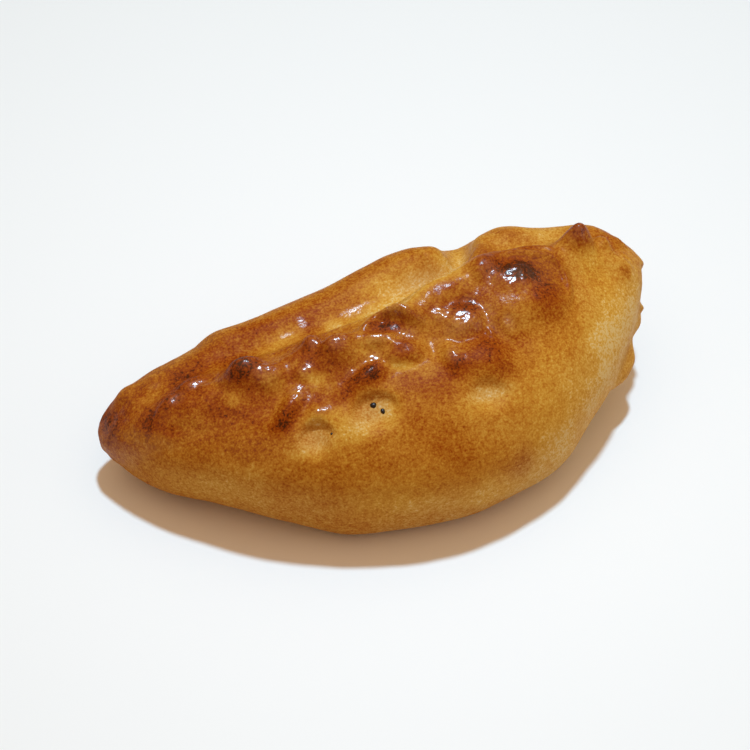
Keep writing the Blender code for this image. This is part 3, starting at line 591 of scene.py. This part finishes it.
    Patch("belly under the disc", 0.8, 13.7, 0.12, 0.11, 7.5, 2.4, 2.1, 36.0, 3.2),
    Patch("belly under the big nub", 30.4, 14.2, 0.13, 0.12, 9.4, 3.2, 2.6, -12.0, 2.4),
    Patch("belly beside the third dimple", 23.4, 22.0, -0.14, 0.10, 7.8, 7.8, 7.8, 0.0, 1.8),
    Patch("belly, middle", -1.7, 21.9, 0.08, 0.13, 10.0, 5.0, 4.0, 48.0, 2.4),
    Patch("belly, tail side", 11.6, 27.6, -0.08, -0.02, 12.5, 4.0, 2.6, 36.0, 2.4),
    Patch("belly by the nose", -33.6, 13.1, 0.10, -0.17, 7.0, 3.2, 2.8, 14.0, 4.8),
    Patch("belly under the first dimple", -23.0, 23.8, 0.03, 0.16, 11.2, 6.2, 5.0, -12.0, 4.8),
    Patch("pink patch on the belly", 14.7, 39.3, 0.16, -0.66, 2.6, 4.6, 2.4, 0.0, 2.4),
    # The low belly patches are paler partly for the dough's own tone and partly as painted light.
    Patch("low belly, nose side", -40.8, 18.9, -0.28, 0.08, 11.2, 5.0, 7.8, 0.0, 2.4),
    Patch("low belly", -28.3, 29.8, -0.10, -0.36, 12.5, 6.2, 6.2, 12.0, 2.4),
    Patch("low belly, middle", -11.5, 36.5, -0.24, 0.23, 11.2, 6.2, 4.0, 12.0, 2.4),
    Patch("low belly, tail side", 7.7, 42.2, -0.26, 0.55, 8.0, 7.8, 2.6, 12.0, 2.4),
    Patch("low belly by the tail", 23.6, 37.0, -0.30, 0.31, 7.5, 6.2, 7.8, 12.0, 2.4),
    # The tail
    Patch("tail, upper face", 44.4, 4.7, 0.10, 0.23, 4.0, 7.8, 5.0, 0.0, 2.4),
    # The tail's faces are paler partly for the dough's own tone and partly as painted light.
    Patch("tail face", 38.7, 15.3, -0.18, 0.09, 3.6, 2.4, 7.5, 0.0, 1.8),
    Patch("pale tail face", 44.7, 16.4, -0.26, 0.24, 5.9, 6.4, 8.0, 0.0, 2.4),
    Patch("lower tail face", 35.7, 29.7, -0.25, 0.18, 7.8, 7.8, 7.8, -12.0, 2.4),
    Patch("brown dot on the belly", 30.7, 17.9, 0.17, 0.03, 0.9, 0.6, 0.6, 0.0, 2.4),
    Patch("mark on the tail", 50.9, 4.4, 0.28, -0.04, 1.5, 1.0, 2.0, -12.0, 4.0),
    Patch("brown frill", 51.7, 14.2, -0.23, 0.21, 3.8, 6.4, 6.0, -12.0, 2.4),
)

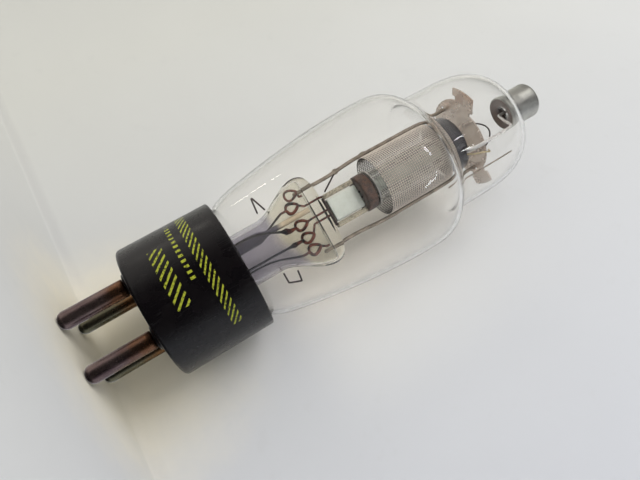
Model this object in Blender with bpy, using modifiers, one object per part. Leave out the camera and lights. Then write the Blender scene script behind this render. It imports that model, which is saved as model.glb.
____________
• **TASK BRIEF**
Give the data again, exactly as it stands.

• **PROBLEM SOLUTION**
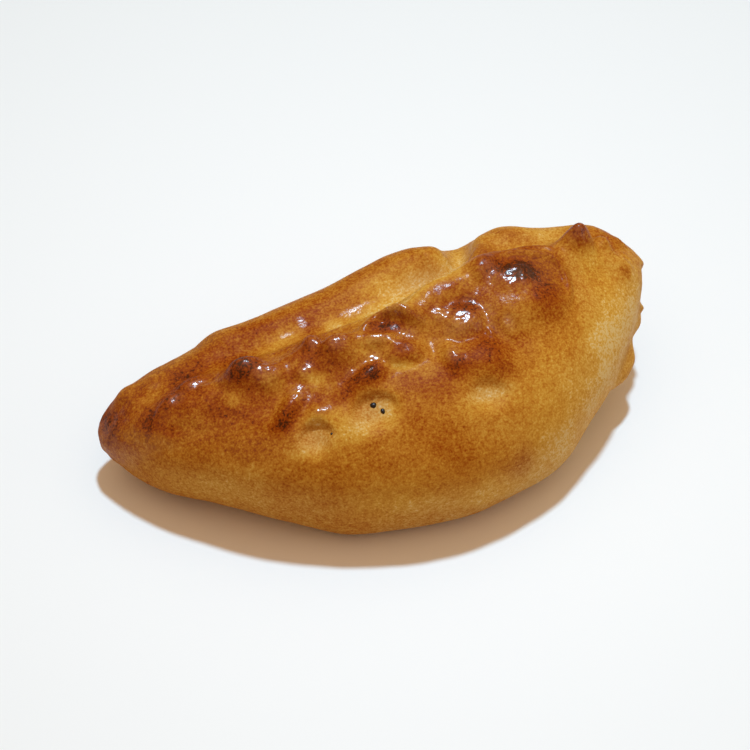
Keep writing the Blender code for this image. This is part 3, starting at line 591 of scene.py. This part finishes it.
    Patch("belly under the disc", 0.8, 13.7, 0.12, 0.11, 7.5, 2.4, 2.1, 36.0, 3.2),
    Patch("belly under the big nub", 30.4, 14.2, 0.13, 0.12, 9.4, 3.2, 2.6, -12.0, 2.4),
    Patch("belly beside the third dimple", 23.4, 22.0, -0.14, 0.10, 7.8, 7.8, 7.8, 0.0, 1.8),
    Patch("belly, middle", -1.7, 21.9, 0.08, 0.13, 10.0, 5.0, 4.0, 48.0, 2.4),
    Patch("belly, tail side", 11.6, 27.6, -0.08, -0.02, 12.5, 4.0, 2.6, 36.0, 2.4),
    Patch("belly by the nose", -33.6, 13.1, 0.10, -0.17, 7.0, 3.2, 2.8, 14.0, 4.8),
    Patch("belly under the first dimple", -23.0, 23.8, 0.03, 0.16, 11.2, 6.2, 5.0, -12.0, 4.8),
    Patch("pink patch on the belly", 14.7, 39.3, 0.16, -0.66, 2.6, 4.6, 2.4, 0.0, 2.4),
    # The low belly patches are paler partly for the dough's own tone and partly as painted light.
    Patch("low belly, nose side", -40.8, 18.9, -0.28, 0.08, 11.2, 5.0, 7.8, 0.0, 2.4),
    Patch("low belly", -28.3, 29.8, -0.10, -0.36, 12.5, 6.2, 6.2, 12.0, 2.4),
    Patch("low belly, middle", -11.5, 36.5, -0.24, 0.23, 11.2, 6.2, 4.0, 12.0, 2.4),
    Patch("low belly, tail side", 7.7, 42.2, -0.26, 0.55, 8.0, 7.8, 2.6, 12.0, 2.4),
    Patch("low belly by the tail", 23.6, 37.0, -0.30, 0.31, 7.5, 6.2, 7.8, 12.0, 2.4),
    # The tail
    Patch("tail, upper face", 44.4, 4.7, 0.10, 0.23, 4.0, 7.8, 5.0, 0.0, 2.4),
    # The tail's faces are paler partly for the dough's own tone and partly as painted light.
    Patch("tail face", 38.7, 15.3, -0.18, 0.09, 3.6, 2.4, 7.5, 0.0, 1.8),
    Patch("pale tail face", 44.7, 16.4, -0.26, 0.24, 5.9, 6.4, 8.0, 0.0, 2.4),
    Patch("lower tail face", 35.7, 29.7, -0.25, 0.18, 7.8, 7.8, 7.8, -12.0, 2.4),
    Patch("brown dot on the belly", 30.7, 17.9, 0.17, 0.03, 0.9, 0.6, 0.6, 0.0, 2.4),
    Patch("mark on the tail", 50.9, 4.4, 0.28, -0.04, 1.5, 1.0, 2.0, -12.0, 4.0),
    Patch("brown frill", 51.7, 14.2, -0.23, 0.21, 3.8, 6.4, 6.0, -12.0, 2.4),
)

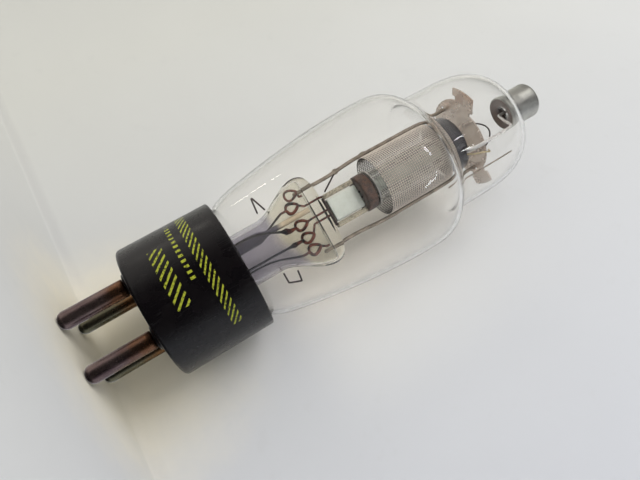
Model this object in Blender with bpy, using modifiers, one object per part. Leave out the camera and lights. Then write the Blender scene script behind this render. It imports that model, which is saved as model.glb.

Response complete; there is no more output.